# [Given task]
Reproduce exactly the lines from the one containing "Keep writing the FreeCAD" down to the one containing "return folds", including both of those lines, and nothing else.

Entries with model source code:
──────────
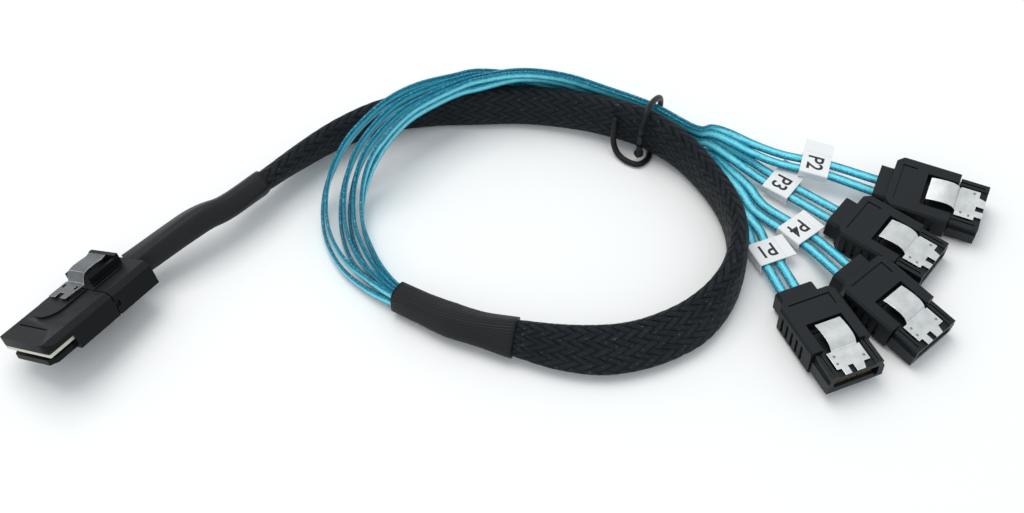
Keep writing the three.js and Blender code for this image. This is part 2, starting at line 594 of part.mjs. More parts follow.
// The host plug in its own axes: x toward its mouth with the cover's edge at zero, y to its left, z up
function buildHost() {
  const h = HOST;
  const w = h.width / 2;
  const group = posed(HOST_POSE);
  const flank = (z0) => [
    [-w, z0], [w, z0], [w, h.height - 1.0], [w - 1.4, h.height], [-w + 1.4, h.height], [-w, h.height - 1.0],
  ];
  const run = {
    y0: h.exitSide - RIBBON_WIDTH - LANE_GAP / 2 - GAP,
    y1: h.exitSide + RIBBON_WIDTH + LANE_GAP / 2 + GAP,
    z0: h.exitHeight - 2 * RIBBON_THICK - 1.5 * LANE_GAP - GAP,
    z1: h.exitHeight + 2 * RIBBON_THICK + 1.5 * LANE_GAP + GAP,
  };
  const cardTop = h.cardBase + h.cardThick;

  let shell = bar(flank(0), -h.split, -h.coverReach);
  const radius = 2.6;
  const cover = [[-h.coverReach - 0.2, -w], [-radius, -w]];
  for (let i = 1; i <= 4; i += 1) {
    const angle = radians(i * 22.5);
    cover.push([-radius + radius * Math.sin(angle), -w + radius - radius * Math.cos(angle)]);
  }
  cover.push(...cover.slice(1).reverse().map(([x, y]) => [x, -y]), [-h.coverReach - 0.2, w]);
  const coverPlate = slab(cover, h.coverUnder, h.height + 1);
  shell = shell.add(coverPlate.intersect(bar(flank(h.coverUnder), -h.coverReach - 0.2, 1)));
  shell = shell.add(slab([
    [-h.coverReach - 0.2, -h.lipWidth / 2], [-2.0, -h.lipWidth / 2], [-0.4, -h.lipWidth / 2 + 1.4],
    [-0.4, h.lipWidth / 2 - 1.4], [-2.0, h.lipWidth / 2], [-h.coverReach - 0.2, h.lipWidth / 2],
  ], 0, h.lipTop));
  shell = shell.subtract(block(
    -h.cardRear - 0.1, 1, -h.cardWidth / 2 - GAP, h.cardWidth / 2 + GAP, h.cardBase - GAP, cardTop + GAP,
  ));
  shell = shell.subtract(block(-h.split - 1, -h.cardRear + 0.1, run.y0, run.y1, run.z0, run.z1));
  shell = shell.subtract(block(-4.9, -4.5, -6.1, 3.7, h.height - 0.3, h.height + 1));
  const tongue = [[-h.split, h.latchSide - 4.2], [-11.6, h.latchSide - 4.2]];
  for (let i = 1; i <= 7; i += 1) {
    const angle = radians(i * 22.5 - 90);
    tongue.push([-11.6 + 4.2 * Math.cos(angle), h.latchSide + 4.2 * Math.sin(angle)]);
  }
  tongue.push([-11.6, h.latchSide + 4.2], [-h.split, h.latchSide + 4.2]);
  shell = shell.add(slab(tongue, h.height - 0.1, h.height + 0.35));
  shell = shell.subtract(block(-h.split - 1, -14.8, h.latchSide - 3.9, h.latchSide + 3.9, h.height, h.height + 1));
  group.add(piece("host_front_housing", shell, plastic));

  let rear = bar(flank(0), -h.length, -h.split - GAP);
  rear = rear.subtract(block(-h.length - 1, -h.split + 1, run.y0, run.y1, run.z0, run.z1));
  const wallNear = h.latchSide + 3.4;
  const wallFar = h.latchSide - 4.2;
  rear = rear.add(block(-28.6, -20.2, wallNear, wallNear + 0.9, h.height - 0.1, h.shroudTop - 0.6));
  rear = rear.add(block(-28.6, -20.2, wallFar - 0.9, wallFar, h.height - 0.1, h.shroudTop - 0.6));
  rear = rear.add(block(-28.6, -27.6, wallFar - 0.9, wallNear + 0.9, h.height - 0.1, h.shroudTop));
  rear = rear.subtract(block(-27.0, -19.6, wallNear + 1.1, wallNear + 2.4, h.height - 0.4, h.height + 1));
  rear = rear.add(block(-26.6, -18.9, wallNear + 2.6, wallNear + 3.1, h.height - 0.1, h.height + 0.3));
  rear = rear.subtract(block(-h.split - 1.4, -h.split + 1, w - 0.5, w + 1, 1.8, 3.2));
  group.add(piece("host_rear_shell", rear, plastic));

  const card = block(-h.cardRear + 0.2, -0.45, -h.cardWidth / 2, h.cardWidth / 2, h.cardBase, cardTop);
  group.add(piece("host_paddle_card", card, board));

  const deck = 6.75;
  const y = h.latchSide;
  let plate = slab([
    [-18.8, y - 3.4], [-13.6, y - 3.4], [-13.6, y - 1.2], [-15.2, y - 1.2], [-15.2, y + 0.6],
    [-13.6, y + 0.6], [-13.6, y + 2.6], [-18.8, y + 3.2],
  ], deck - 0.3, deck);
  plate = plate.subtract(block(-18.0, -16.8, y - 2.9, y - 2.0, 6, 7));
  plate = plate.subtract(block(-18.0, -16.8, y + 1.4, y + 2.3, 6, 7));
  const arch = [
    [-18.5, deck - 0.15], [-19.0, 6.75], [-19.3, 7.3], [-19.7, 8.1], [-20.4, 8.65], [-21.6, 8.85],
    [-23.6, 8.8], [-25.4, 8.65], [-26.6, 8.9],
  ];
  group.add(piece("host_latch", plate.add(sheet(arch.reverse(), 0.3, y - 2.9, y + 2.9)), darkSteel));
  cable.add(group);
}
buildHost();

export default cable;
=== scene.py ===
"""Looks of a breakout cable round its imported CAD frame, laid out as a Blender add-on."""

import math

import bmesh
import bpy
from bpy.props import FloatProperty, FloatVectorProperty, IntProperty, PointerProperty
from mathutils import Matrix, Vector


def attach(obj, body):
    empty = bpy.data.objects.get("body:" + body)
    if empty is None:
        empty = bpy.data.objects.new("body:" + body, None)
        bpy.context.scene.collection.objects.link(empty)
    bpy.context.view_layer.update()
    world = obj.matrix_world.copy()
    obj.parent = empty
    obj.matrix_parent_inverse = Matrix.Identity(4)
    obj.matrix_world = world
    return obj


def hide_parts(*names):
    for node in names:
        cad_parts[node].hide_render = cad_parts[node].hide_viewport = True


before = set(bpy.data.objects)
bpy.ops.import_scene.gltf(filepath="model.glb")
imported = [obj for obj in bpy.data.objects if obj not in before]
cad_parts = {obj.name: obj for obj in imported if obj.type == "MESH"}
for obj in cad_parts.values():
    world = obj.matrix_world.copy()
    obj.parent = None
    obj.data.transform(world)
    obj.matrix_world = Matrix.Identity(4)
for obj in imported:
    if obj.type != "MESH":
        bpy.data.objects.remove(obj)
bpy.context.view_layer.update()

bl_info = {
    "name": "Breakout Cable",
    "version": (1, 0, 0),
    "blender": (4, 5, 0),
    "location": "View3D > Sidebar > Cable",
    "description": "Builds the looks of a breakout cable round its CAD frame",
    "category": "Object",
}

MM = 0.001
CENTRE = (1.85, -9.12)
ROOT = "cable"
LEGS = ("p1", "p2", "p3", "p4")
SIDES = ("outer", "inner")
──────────
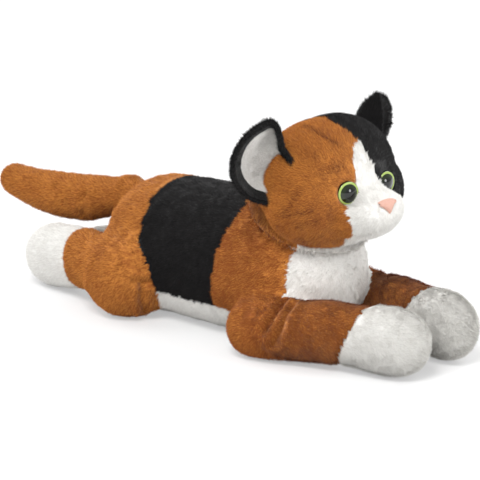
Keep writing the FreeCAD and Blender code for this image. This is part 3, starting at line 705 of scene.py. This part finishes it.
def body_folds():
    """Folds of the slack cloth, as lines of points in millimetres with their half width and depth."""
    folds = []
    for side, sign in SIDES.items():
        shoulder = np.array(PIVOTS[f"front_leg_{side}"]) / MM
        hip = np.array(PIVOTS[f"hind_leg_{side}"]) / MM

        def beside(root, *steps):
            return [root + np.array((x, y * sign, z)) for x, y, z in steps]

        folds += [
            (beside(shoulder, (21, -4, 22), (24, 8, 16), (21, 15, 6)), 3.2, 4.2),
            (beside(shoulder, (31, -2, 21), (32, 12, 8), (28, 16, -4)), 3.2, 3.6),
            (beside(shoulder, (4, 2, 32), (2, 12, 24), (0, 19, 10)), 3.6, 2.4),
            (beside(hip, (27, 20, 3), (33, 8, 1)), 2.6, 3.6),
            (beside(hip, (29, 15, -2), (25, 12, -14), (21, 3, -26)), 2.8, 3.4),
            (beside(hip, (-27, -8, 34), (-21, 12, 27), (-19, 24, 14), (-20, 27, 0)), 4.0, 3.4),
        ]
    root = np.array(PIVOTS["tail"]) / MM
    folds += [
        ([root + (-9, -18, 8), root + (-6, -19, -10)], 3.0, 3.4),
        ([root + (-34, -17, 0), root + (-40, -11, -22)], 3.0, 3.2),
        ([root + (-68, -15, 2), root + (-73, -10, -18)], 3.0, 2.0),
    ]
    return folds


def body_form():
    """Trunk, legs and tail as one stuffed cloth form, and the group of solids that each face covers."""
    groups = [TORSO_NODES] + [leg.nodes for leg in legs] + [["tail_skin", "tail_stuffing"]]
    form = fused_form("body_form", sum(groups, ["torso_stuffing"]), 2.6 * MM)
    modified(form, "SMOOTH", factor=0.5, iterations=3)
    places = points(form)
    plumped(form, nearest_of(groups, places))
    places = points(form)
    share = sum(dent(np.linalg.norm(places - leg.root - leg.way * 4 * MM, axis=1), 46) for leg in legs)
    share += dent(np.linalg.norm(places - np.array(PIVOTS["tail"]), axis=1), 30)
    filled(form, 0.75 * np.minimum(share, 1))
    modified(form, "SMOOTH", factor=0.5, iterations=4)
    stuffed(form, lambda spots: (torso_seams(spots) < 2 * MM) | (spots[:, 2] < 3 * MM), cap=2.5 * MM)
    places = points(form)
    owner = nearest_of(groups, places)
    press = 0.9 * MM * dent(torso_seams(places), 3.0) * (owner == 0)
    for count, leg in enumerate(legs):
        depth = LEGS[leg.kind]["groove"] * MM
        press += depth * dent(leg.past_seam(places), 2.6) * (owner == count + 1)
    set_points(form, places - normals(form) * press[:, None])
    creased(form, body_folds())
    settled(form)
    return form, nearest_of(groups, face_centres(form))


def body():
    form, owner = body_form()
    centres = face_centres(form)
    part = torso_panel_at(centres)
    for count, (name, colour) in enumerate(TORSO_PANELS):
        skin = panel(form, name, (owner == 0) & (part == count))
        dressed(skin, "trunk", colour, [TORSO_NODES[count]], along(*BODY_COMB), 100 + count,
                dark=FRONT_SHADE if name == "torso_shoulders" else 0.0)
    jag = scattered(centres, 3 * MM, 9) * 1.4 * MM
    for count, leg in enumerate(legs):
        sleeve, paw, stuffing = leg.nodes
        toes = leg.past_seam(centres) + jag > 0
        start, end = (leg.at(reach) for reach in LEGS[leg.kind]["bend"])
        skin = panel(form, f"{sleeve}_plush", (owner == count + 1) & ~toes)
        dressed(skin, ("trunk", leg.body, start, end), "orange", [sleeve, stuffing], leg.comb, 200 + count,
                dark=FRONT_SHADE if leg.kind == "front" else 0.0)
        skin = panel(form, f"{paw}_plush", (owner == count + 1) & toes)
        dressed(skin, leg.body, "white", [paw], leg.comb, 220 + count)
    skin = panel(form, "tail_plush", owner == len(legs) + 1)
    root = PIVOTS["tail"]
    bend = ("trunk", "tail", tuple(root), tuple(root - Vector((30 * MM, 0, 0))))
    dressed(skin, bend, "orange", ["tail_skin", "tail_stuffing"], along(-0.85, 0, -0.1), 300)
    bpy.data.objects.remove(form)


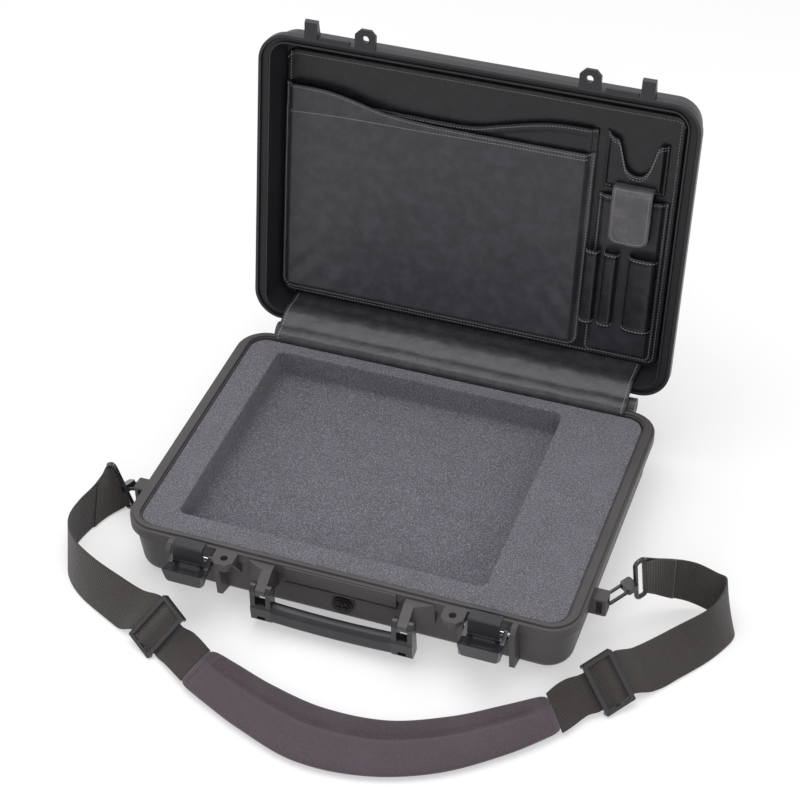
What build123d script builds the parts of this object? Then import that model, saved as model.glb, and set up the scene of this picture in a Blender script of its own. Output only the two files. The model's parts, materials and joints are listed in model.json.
──────────
# [Finished task]
Keep writing the FreeCAD and Blender code for this image. This is part 3, starting at line 705 of scene.py. This part finishes it.
def body_folds():
    """Folds of the slack cloth, as lines of points in millimetres with their half width and depth."""
    folds = []
    for side, sign in SIDES.items():
        shoulder = np.array(PIVOTS[f"front_leg_{side}"]) / MM
        hip = np.array(PIVOTS[f"hind_leg_{side}"]) / MM

        def beside(root, *steps):
            return [root + np.array((x, y * sign, z)) for x, y, z in steps]

        folds += [
            (beside(shoulder, (21, -4, 22), (24, 8, 16), (21, 15, 6)), 3.2, 4.2),
            (beside(shoulder, (31, -2, 21), (32, 12, 8), (28, 16, -4)), 3.2, 3.6),
            (beside(shoulder, (4, 2, 32), (2, 12, 24), (0, 19, 10)), 3.6, 2.4),
            (beside(hip, (27, 20, 3), (33, 8, 1)), 2.6, 3.6),
            (beside(hip, (29, 15, -2), (25, 12, -14), (21, 3, -26)), 2.8, 3.4),
            (beside(hip, (-27, -8, 34), (-21, 12, 27), (-19, 24, 14), (-20, 27, 0)), 4.0, 3.4),
        ]
    root = np.array(PIVOTS["tail"]) / MM
    folds += [
        ([root + (-9, -18, 8), root + (-6, -19, -10)], 3.0, 3.4),
        ([root + (-34, -17, 0), root + (-40, -11, -22)], 3.0, 3.2),
        ([root + (-68, -15, 2), root + (-73, -10, -18)], 3.0, 2.0),
    ]
    return folds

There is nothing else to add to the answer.